* Dataset rows:

-------------------------

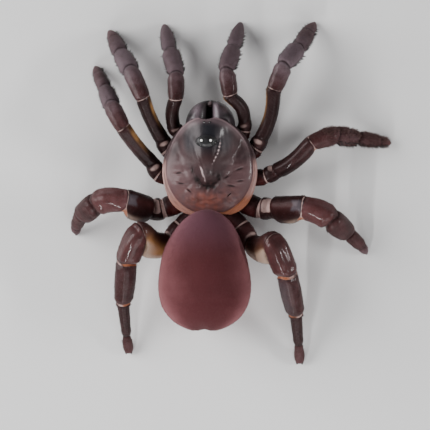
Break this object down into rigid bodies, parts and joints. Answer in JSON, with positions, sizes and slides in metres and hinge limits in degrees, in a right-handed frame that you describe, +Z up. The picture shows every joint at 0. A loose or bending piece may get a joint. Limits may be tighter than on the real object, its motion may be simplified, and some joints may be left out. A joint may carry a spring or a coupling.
{
  "type": "trapdoor spider",
  "caption": "Life-size adult female trapdoor spider, standing: glossy domed shield with a compact eye group, stout jaws, short thick legs and an egg-shaped abdomen.",
  "frame": {"origin": "middle of the spider's box, on the floor that it stands on", "axes": "+Y is the way the spider faces, +X is its right side, +Z is up"},
  "size_m": [0.0454, 0.0484, 0.0118],
  "materials": {
    "shield": "glossy dark brown cuticle",
    "eyes": "polished black lenses",
    "underside": "satin reddish brown cuticle",
    "jaws": "glossy black-brown cuticle",
    "fangs": "polished black cuticle",
    "abdomen": "matt purplish brown velvet",
    "spinnerets": "matt brown",
    "coxae": "satin dark brown cuticle with pale joint rings",
    "femora": "glossy black-brown cuticle",
    "patellae": "glossy brown cuticle",
    "tibiae": "satin grey-brown cuticle",
    "tarsi": "matt hairy grey-brown"
  },
  "bodies": {
    "root": {"carapace": "shield", "eye_tubercle": "eyes", "sternum": "underside", "abdomen": "abdomen", "spinnerets": "spinnerets", "chelicera_left": "jaws", "chelicera_right": "jaws", "fang_left": "fangs", "fang_right": "fangs", "palp_left_coxa": "coxae", "palp_left_femur": "femora", "palp_left_patella": "patellae", "palp_left_tibia": "tibiae", "palp_left_tarsus": "tarsi", "palp_right_coxa": "coxae", "palp_right_femur": "femora", "palp_right_patella": "patellae", "palp_right_tibia": "tibiae", "palp_right_tarsus": "tarsi", "leg_1_left_coxa": "coxae", "leg_1_left_femur": "femora", "leg_1_left_patella": "patellae", "leg_1_left_tibia": "tibiae", "leg_1_left_tarsus": "tarsi", "leg_1_right_coxa": "coxae", "leg_1_right_femur": "femora", "leg_1_right_patella": "patellae", "leg_1_right_tibia": "tibiae", "leg_1_right_tarsus": "tarsi", "leg_2_left_coxa": "coxae", "leg_2_left_femur": "femora", "leg_2_left_patella": "patellae", "leg_2_left_tibia": "tibiae", "leg_2_left_tarsus": "tarsi", "leg_2_right_coxa": "coxae", "leg_2_right_femur": "femora", "leg_2_right_patella": "patellae", "leg_2_right_tibia": "tibiae", "leg_2_right_tarsus": "tarsi", "leg_3_left_coxa": "coxae", "leg_3_left_femur": "femora", "leg_3_left_patella": "patellae", "leg_3_left_tibia": "tibiae", "leg_3_left_tarsus": "tarsi", "leg_3_right_coxa": "coxae", "leg_3_right_femur": "femora", "leg_3_right_patella": "patellae", "leg_3_right_tibia": "tibiae", "leg_3_right_tarsus": "tarsi", "leg_4_left_coxa": "coxae", "leg_4_left_femur": "femora", "leg_4_left_patella": "patellae", "leg_4_left_tibia": "tibiae", "leg_4_left_tarsus": "tarsi", "leg_4_right_coxa": "coxae", "leg_4_right_femur": "femora", "leg_4_right_patella": "patellae", "leg_4_right_tibia": "tibiae", "leg_4_right_tarsus": "tarsi"}
  },
  "joints": []
}
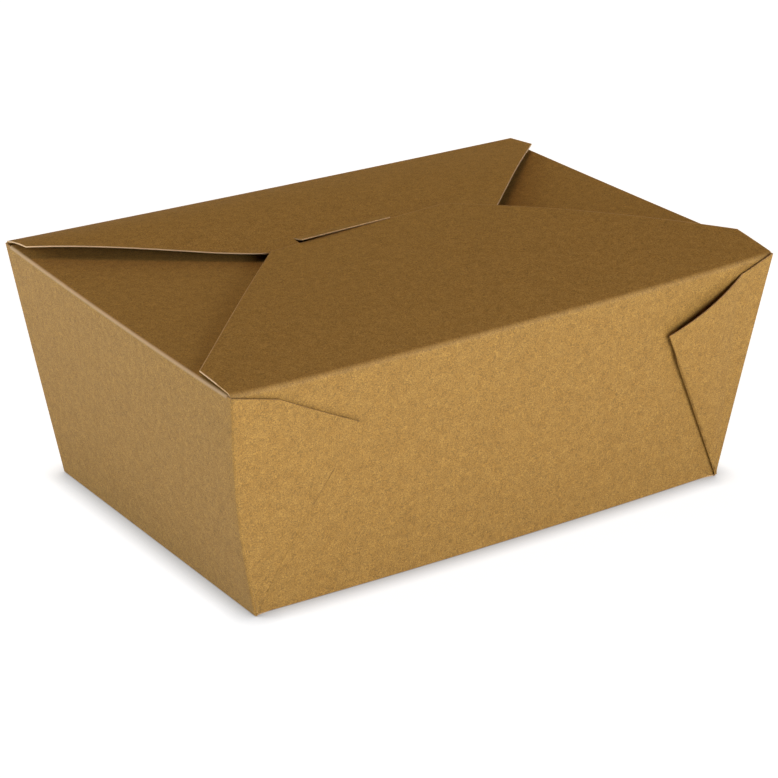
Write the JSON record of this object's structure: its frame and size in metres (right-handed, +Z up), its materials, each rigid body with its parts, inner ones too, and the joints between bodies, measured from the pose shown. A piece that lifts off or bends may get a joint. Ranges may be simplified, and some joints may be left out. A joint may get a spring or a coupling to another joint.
{
  "type": "takeaway box",
  "caption": "Kraft paperboard takeaway box with leaning walls, doubled corner gussets and folded top flaps locked by a tucked tongue.",
  "frame": {"origin": "middle of the base's underside, on the table", "axes": "+X along the long walls, +Z up, -Y towards the front flap's hinge"},
  "size_m": [0.2212, 0.1624, 0.0918],
  "materials": {
    "kraft_board": "uncoated matt kraft board"
  },
  "bodies": {
    "carton": {"carton": "kraft_board"},
    "front_flap": {"front_flap": "kraft_board"}
  },
  "joints": [
    {"name": "front_flap_hinge", "type": "hinge", "parent": "carton", "child": "front_flap", "pos_m": [0, -0.07996, 0.08737], "axis": [1, 0, 0], "range_deg": [0, 180]}
  ]
}
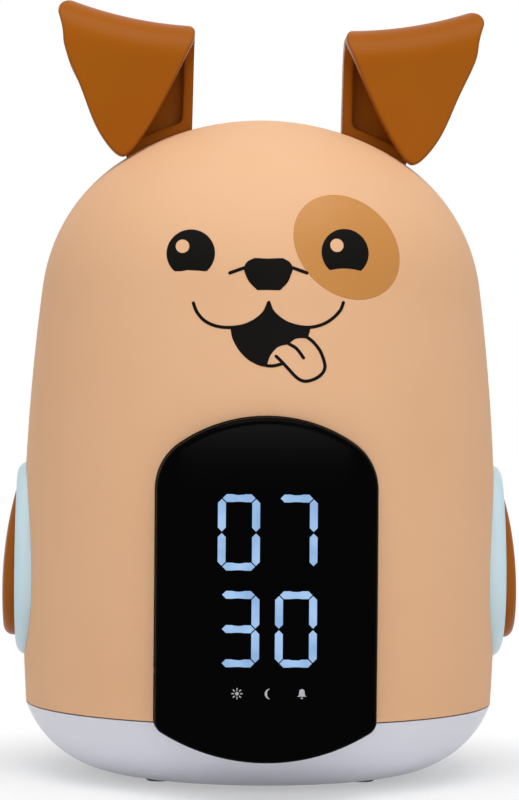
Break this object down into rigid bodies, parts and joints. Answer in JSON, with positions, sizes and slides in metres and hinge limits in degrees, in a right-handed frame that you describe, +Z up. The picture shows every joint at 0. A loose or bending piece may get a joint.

-------------------------

* Instructions for the task: Copy out the whole listing exactly; please set it all down.

* Answer in full:
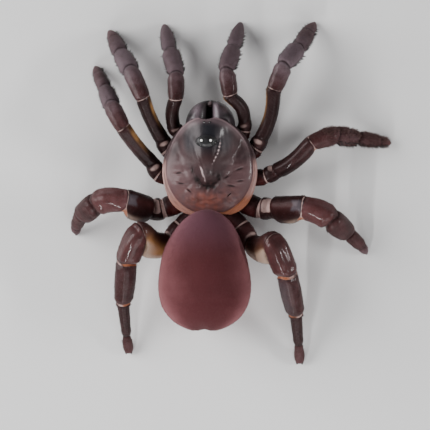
Break this object down into rigid bodies, parts and joints. Answer in JSON, with positions, sizes and slides in metres and hinge limits in degrees, in a right-handed frame that you describe, +Z up. The picture shows every joint at 0. A loose or bending piece may get a joint. Limits may be tighter than on the real object, its motion may be simplified, and some joints may be left out. A joint may carry a spring or a coupling.
{
  "type": "trapdoor spider",
  "caption": "Life-size adult female trapdoor spider, standing: glossy domed shield with a compact eye group, stout jaws, short thick legs and an egg-shaped abdomen.",
  "frame": {"origin": "middle of the spider's box, on the floor that it stands on", "axes": "+Y is the way the spider faces, +X is its right side, +Z is up"},
  "size_m": [0.0454, 0.0484, 0.0118],
  "materials": {
    "shield": "glossy dark brown cuticle",
    "eyes": "polished black lenses",
    "underside": "satin reddish brown cuticle",
    "jaws": "glossy black-brown cuticle",
    "fangs": "polished black cuticle",
    "abdomen": "matt purplish brown velvet",
    "spinnerets": "matt brown",
    "coxae": "satin dark brown cuticle with pale joint rings",
    "femora": "glossy black-brown cuticle",
    "patellae": "glossy brown cuticle",
    "tibiae": "satin grey-brown cuticle",
    "tarsi": "matt hairy grey-brown"
  },
  "bodies": {
    "root": {"carapace": "shield", "eye_tubercle": "eyes", "sternum": "underside", "abdomen": "abdomen", "spinnerets": "spinnerets", "chelicera_left": "jaws", "chelicera_right": "jaws", "fang_left": "fangs", "fang_right": "fangs", "palp_left_coxa": "coxae", "palp_left_femur": "femora", "palp_left_patella": "patellae", "palp_left_tibia": "tibiae", "palp_left_tarsus": "tarsi", "palp_right_coxa": "coxae", "palp_right_femur": "femora", "palp_right_patella": "patellae", "palp_right_tibia": "tibiae", "palp_right_tarsus": "tarsi", "leg_1_left_coxa": "coxae", "leg_1_left_femur": "femora", "leg_1_left_patella": "patellae", "leg_1_left_tibia": "tibiae", "leg_1_left_tarsus": "tarsi", "leg_1_right_coxa": "coxae", "leg_1_right_femur": "femora", "leg_1_right_patella": "patellae", "leg_1_right_tibia": "tibiae", "leg_1_right_tarsus": "tarsi", "leg_2_left_coxa": "coxae", "leg_2_left_femur": "femora", "leg_2_left_patella": "patellae", "leg_2_left_tibia": "tibiae", "leg_2_left_tarsus": "tarsi", "leg_2_right_coxa": "coxae", "leg_2_right_femur": "femora", "leg_2_right_patella": "patellae", "leg_2_right_tibia": "tibiae", "leg_2_right_tarsus": "tarsi", "leg_3_left_coxa": "coxae", "leg_3_left_femur": "femora", "leg_3_left_patella": "patellae", "leg_3_left_tibia": "tibiae", "leg_3_left_tarsus": "tarsi", "leg_3_right_coxa": "coxae", "leg_3_right_femur": "femora", "leg_3_right_patella": "patellae", "leg_3_right_tibia": "tibiae", "leg_3_right_tarsus": "tarsi", "leg_4_left_coxa": "coxae", "leg_4_left_femur": "femora", "leg_4_left_patella": "patellae", "leg_4_left_tibia": "tibiae", "leg_4_left_tarsus": "tarsi", "leg_4_right_coxa": "coxae", "leg_4_right_femur": "femora", "leg_4_right_patella": "patellae", "leg_4_right_tibia": "tibiae", "leg_4_right_tarsus": "tarsi"}
  },
  "joints": []
}
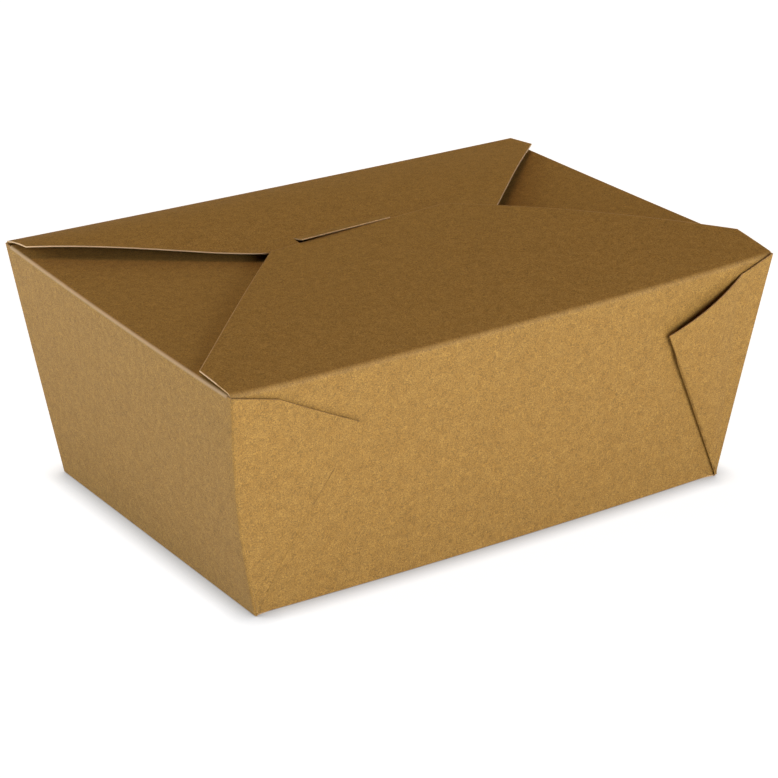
Write the JSON record of this object's structure: its frame and size in metres (right-handed, +Z up), its materials, each rigid body with its parts, inner ones too, and the joints between bodies, measured from the pose shown. A piece that lifts off or bends may get a joint. Ranges may be simplified, and some joints may be left out. A joint may get a spring or a coupling to another joint.
{
  "type": "takeaway box",
  "caption": "Kraft paperboard takeaway box with leaning walls, doubled corner gussets and folded top flaps locked by a tucked tongue.",
  "frame": {"origin": "middle of the base's underside, on the table", "axes": "+X along the long walls, +Z up, -Y towards the front flap's hinge"},
  "size_m": [0.2212, 0.1624, 0.0918],
  "materials": {
    "kraft_board": "uncoated matt kraft board"
  },
  "bodies": {
    "carton": {"carton": "kraft_board"},
    "front_flap": {"front_flap": "kraft_board"}
  },
  "joints": [
    {"name": "front_flap_hinge", "type": "hinge", "parent": "carton", "child": "front_flap", "pos_m": [0, -0.07996, 0.08737], "axis": [1, 0, 0], "range_deg": [0, 180]}
  ]
}
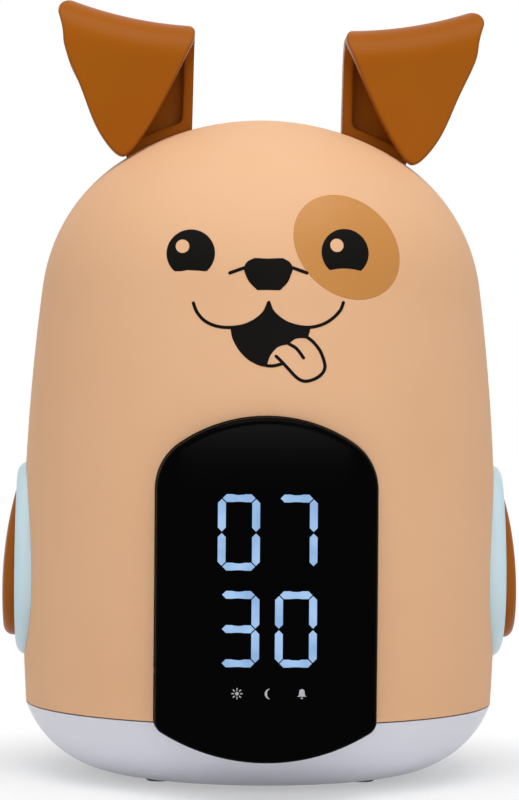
Break this object down into rigid bodies, parts and joints. Answer in JSON, with positions, sizes and slides in metres and hinge limits in degrees, in a right-handed frame that you describe, +Z up. The picture shows every joint at 0. A loose or bending piece may get a joint.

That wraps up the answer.